Environment variable scan

preconfig_read_env_vars is the first function that touches the process environment. It runs before Py_Initialize and before any codec is registered.

// Python/preconfig.c
static PyStatus
preconfig_read_env_vars(PyPreConfig *config)
{
int use_env = config->use_environment;

// PYTHONUTF8=1 forces utf8_mode on; =0 forces it off.
if (use_env && !Py_IgnoreEnvironmentFlag) {
const wchar_t *opt = _Py_GetEnv(use_env, "PYTHONUTF8");
if (opt != NULL) {
if (wcsncmp(opt, L"0", 2) == 0) {
config->utf8_mode = 0;
}
else {
config->utf8_mode = 1;
}
}
}
...
}

The scan is intentionally narrow. Only a handful of PYTHON* variables are read here; everything else waits until _PyCoreConfig_Read later in the startup sequence.

Locale coercion

When coerce_c_locale is set, CPython calls _Py_CoerceLocale to switch the process locale from the bare C locale to C.UTF-8 (glibc) or UTF-8 (macOS). The decision is made in preconfig_init_coerce_c_locale:

// Python/preconfig.c
static void
preconfig_init_coerce_c_locale(PyPreConfig *config)
{
const char *env = getenv("PYTHONCOERCECLOCALE");
if (env != NULL) {
if (strcmp(env, "0") == 0) {
if (config->coerce_c_locale < 0) {
config->coerce_c_locale = 0;
}
}
else if (strcmp(env, "warn") == 0) {
config->coerce_c_locale_warn = 1;
}
...
}
}

A negative value in coerce_c_locale means "not yet decided"; the function fills it in. This two-phase pattern (negative = unset, 0/1 = decided) recurs throughout the pre-config layer.

Read entry point

_PyPreConfig_Read ties the pieces together. It calls the env-var scan, the locale probe, and the argv scan in sequence, then validates the result:

// Python/preconfig.c
PyStatus
_PyPreConfig_Read(PyPreConfig *config, const _PyArgv *args)
{
PyStatus status;

status = preconfig_read_env_vars(config);
if (_PyStatus_EXCEPTION(status)) {
return status;
}

preconfig_init_coerce_c_locale(config);

if (args != NULL) {
status = preconfig_read_cmdline(config, args);
if (_PyStatus_EXCEPTION(status)) {
return status;
}
}

// utf8_mode < 0 means "auto"; resolve it now.
if (config->utf8_mode < 0) {
config->utf8_mode = 0;
}
return _PyStatus_OK();
}

After this function returns, all pre-init fields are non-negative integers; the ambiguous "unset" sentinels have been resolved.

gopy mirror

Not ported. gopy targets Go runtimes that are always UTF-8 and do not expose a C locale layer. The only relevant knob, utf8_mode, is effectively hardwired to 1 in gopy's startup path; there is no struct or read function corresponding to _PyPreConfig.

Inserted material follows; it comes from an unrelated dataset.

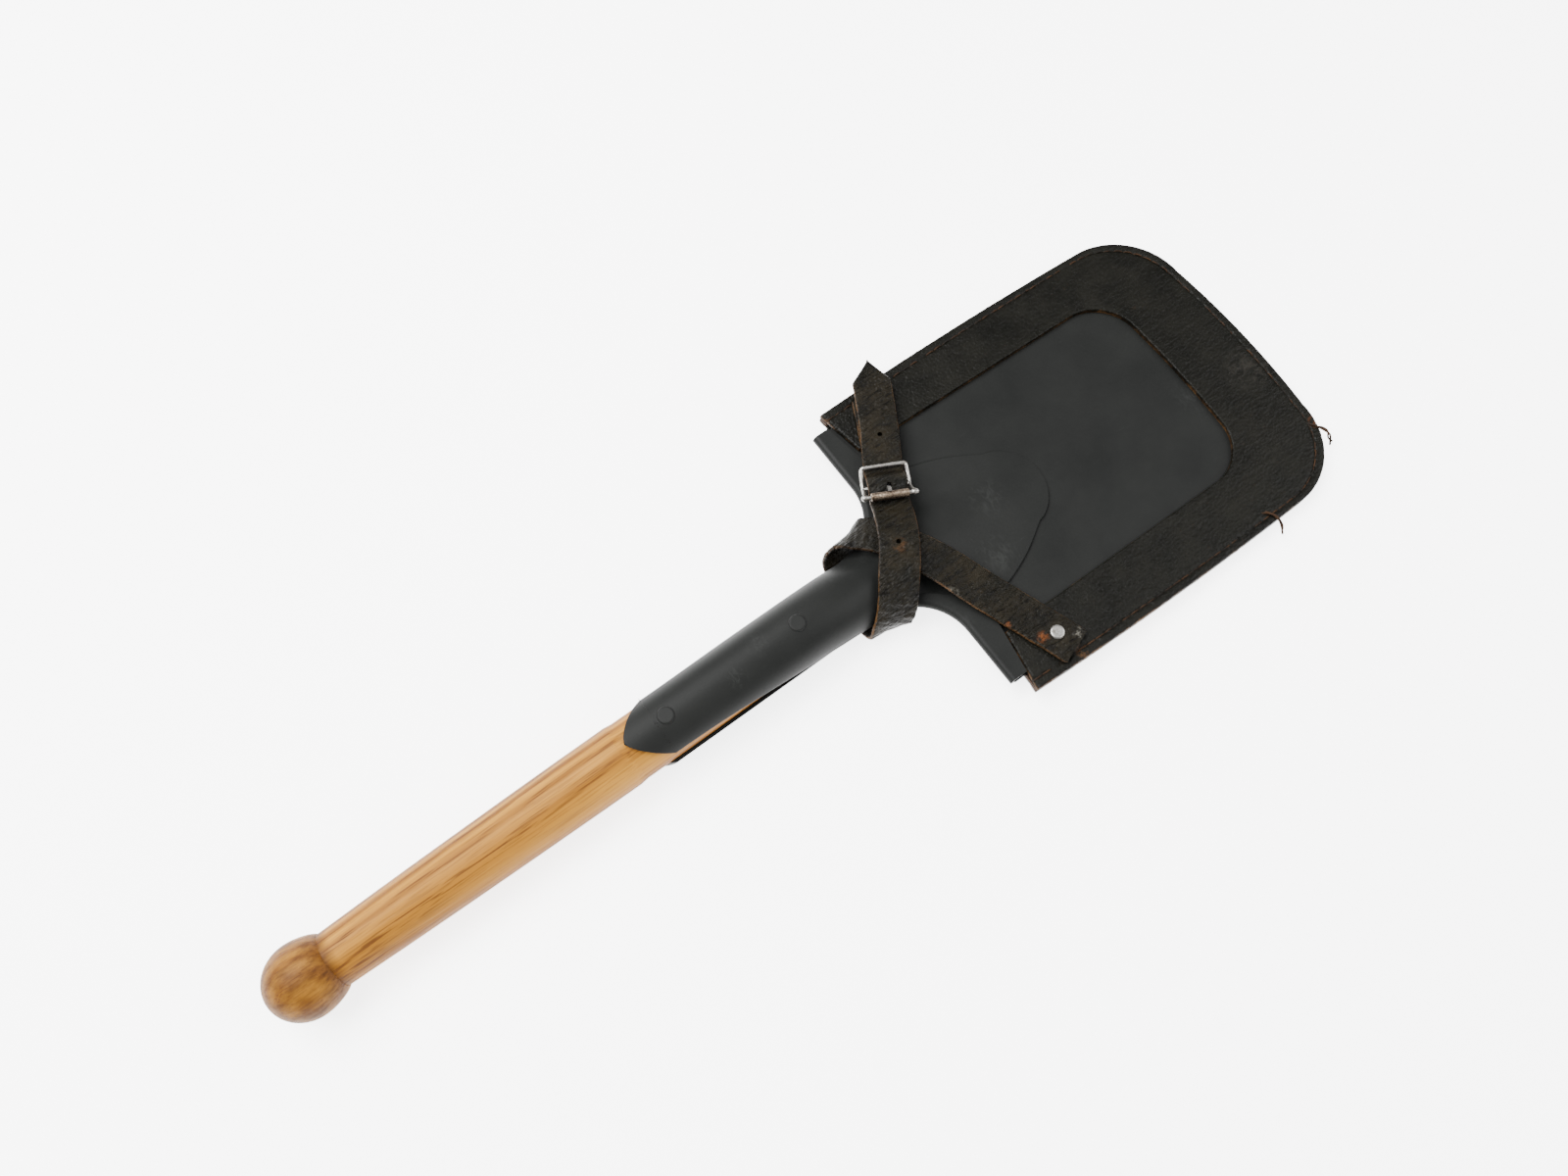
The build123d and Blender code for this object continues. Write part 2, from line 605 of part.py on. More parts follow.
for side, name in ((1, "belt_loop_left"), (-1, "belt_loop_right")):
    middle = COVER.from_local_coords((0, side * LOOP_ACROSS, PANEL_BOTTOM))
    loop_side = Plane(origin=middle, x_dir=COVER.x_dir, z_dir=-COVER.y_dir)
    foot_end = LOOP_START + LOOP_FOOT
    far_foot = LOOP_START + LOOP_LENGTH - LOOP_FOOT
    with BuildPart() as belt_loop:
        with BuildSketch(loop_side):
            upper = (
                (LOOP_START, 0), (foot_end, 0), (foot_end + LOOP_RISE, -LOOP_GAP),
                (far_foot - LOOP_RISE, -LOOP_GAP), (far_foot, 0), (LOOP_START + LOOP_LENGTH, 0),
            )
            lower = [(along, height - LOOP_T) for along, height in reversed(upper)]
            Polygon(*upper, *lower, align=None)
        extrude(amount=LOOP_W / 2, both=True)
        add(loop_rivets.part, mode=Mode.SUBTRACT)
    save(belt_loop.part, name)
with BuildPart() as cover_back_panel:
    add(cover_leather(PANEL_BOTTOM, PANEL_T))
    add(loop_rivets.part, mode=Mode.SUBTRACT)
save(cover_back_panel.part, "cover_back_panel")

# ---- closing strap: from its rivet over the neck, round behind it and up to the buckle ----
# Middle of the strap: X, Y, Z, then the direction across its width.
STRAP_STATIONS = (
    ((96.6, -80.6, 14.4), (0.92, 0.39, -0.03)),
    ((93.2, -71.0, 14.45), (0.92, 0.39, -0.03)),
    ((85.8, -52.0, 15.1), (0.92, 0.4, 0)),
    ((76.8, -31.0, 18.6), (0.92, 0.4, 0)),
    ((69.5, -13.5, 22.2), (0.92, 0.4, -0.1)),
    ((62.5, 0.0, 23.8), (0.91, 0.39, -0.15)),
    ((54.6, 13.6, 24.0), (0.9, 0.4, -0.18)),
    ((45.9, 22.6, 20.6), (0.94, 0.32, -0.15)),
    ((40.8, 24.0, 13.6), (0.99, 0.1, -0.15)),
    ((37.4, 21.4, 6.4), (1, 0.02, -0.05)),
    ((36.0, 14.5, 2.4), (1, 0, 0)),
    ((35.4, 6.0, 1.3), (1, 0, 0.01)),
    ((34.0, -6.0, 1.3), (1, 0, 0.01)),
    ((33.0, -14.0, 2.7), (0.99, -0.05, 0.1)),
    ((33.4, -20.3, 7.6), (0.94, -0.25, 0.2)),
    ((35.4, -21.6, 14.0), (0.93, -0.3, 0.15)),
    ((38.9, -19.4, 20.6), (0.93, -0.32, 0.05)),
    ((43.4, -14.2, 26.2), (0.92, -0.38, 0)),
    ((48.6, -7.6, 29.2), (0.86, -0.48, 0)),
    ((54.6, -0.2, 29.7), (0.82, -0.56, 0)),
    ((60.6, 8.4, 28.6), (0.84, -0.54, 0)),
    ((66.2, 18.4, 25.0), (0.88, -0.47, 0)),
    ((69.4, 25.3, 22.4), (0.89, -0.455, 0)),
    ((73.6, 33.4, 24.75), (0.89, -0.455, 0)),
    ((77.0, 40.0, 20.3), (0.89, -0.455, 0)),
    ((81.5, 47.2, 19.5), (0.91, -0.42, 0)),
    ((90.2, 60.2, 18.2), (0.93, -0.37, 0)),
    ((99.0, 76.0, 17.9), (0.96, -0.28, 0)),
    ((102.6, 82.6, 17.7), (0.97, -0.25, 0)),
    ((108.0, 93.0, 17.3), (0.97, -0.25, 0)),
)
STRAP_TIP_W = 1.6
with BuildPart() as closing_strap:
    points = [Vector(*station) for station, _ in STRAP_STATIONS]
    last = len(points) - 1
    for span in range(last):
        for i in (span, span + 1):
            along = points[min(i + 1, last)] - points[max(i - 1, 0)]
            across = Vector(*STRAP_STATIONS[i][1])
            with BuildSketch(Plane(origin=points[i], x_dir=across, z_dir=along)):
                Rectangle(STRAP_TIP_W if i == last else STRAP_W, STRAP_T)
        loft(ruled=True)
    with BuildSketch(BUCKLE.offset(-8)):
        with Locations((0, -4.6)):
            SlotOverall(8.4, 3.2, rotation=90)
    extrude(amount=14, mode=Mode.SUBTRACT)
    add(strap_rivet.part, mode=Mode.SUBTRACT)
save(closing_strap.part, "closing_strap")
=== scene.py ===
"""Camp shovel with its leather carrying cover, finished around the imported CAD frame.

Shapes are written in millimetres in the frame's axes: X along the handle towards the digging
end, Y to its left, Z up from the table. The cover's pieces are drawn in the cover's own plane.
"""
import json
import math
import random
from bisect import bisect_right

import bmesh
import bpy
from mathutils import Matrix, Vector, noise


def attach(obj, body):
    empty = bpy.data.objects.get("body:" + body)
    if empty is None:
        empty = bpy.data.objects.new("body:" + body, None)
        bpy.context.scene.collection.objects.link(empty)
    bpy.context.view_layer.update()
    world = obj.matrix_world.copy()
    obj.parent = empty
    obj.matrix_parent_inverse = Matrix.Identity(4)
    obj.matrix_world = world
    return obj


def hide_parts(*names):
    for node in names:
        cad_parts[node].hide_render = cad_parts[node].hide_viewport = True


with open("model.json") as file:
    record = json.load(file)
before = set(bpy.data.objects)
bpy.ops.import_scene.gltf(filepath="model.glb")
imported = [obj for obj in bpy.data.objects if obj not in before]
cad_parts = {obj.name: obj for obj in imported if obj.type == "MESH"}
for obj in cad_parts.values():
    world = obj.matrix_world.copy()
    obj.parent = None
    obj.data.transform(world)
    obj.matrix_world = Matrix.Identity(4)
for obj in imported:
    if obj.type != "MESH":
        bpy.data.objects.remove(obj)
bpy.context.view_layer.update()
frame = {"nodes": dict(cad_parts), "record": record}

MM = 0.001
nodes = frame["nodes"]

# ---- view: camera, floor and light ---------------------------------------------------
CAMERA_TARGET = Vector((7.9, 26.0, 0.0)) * MM
CAMERA_TILT = math.radians(18.73)  # away from straight down
CAMERA_TURN = math.radians(35.60)  # the shovel's axis, turned in the picture
CAMERA_ROLL = math.radians(-0.60)
CAMERA_DISTANCE = 575.8 * MM
CAMERA_LENS = 27.54
SENSOR = 36.0
FLOOR_HALF = 6.0
WORLD_STRENGTH = 0.55
KEY_POWER = 82
FILL_POWER = 20
FLOOR_GLOW = 4.0  # the lit table under the object

# ---- the object's planes and sizes, as in the CAD model --------------------------------
AXIS_Z = 17.2
SHOULDER = Vector((61.8, 0.0, 9.1))
CANT = math.radians(1.6)
COVER_TURN = math.radians(-0.92)
COVER_SHIFT = 1.6
BLADE_T = 1.8
FRAME_BOTTOM = 2.1
FRAME_TOP = 4.6
PANEL_TOP = -0.3
PANEL_BOTTOM = -2.7
OUTLINE_SHIFT = -1.95
SEAM_INSET = 4.6
STITCH_PITCH = 5.2
SOCKET_R = 16.4
SOCKET_TIP = -96.5
SOCKET_MOUTH = -80.0
SOCKET_END = -2.0
MOUTH_GAP = 7.6  # height of the front half's edges over the axis, at the mouth
KNOB_START = -240.5
KNOB_FULL = -245.5
STRAP_W = 19.0
STRAP_T = 2.2
BUCKLE_AT = Vector((73.7, 33.6, 24.9))
BUCKLE_ACROSS = Vector((0.89, -0.455, 0.0))
BUCKLE_NORMAL = Vector((0.098, 0.19, 0.977))
BAR_DROP = 4.5
ROLLER_Y = -8.3
KEEPER_Y = 9.0


def plane(origin, x_dir, z_dir):
    """Matrix from a plane's own coordinates to the frame's, in millimetres."""
    z_dir = z_dir.normalized()
    x_dir = (x_dir - z_dir * x_dir.dot(z_dir)).normalized()
    matrix = Matrix((x_dir, z_dir.cross(x_dir), z_dir)).transposed().to_4x4()
    matrix.translation = origin
    return matrix


BLADE = plane(SHOULDER, Vector((math.cos(CANT), 0, -math.sin(CANT))),
              Vector((math.sin(CANT), 0, math.cos(CANT))))
COVER = BLADE @ Matrix.Translation((0, COVER_SHIFT, 0)) @ Matrix.Rotation(COVER_TURN, 4, "Z")
BUCKLE = plane(BUCKLE_AT, BUCKLE_ACROSS, BUCKLE_NORMAL)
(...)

If gopy ever needs to support embedding in a non-UTF-8 host process, the configure_locale and coerce_c_locale logic would be the first things to revisit.

CPython 3.14 changes

3.14 made no structural changes to _PyPreConfig. The legacy_windows_stdio field was retained for binary compatibility but its effect was narrowed: it now only influences the stdin/stdout/stderr encoding, not the filesystem encoding.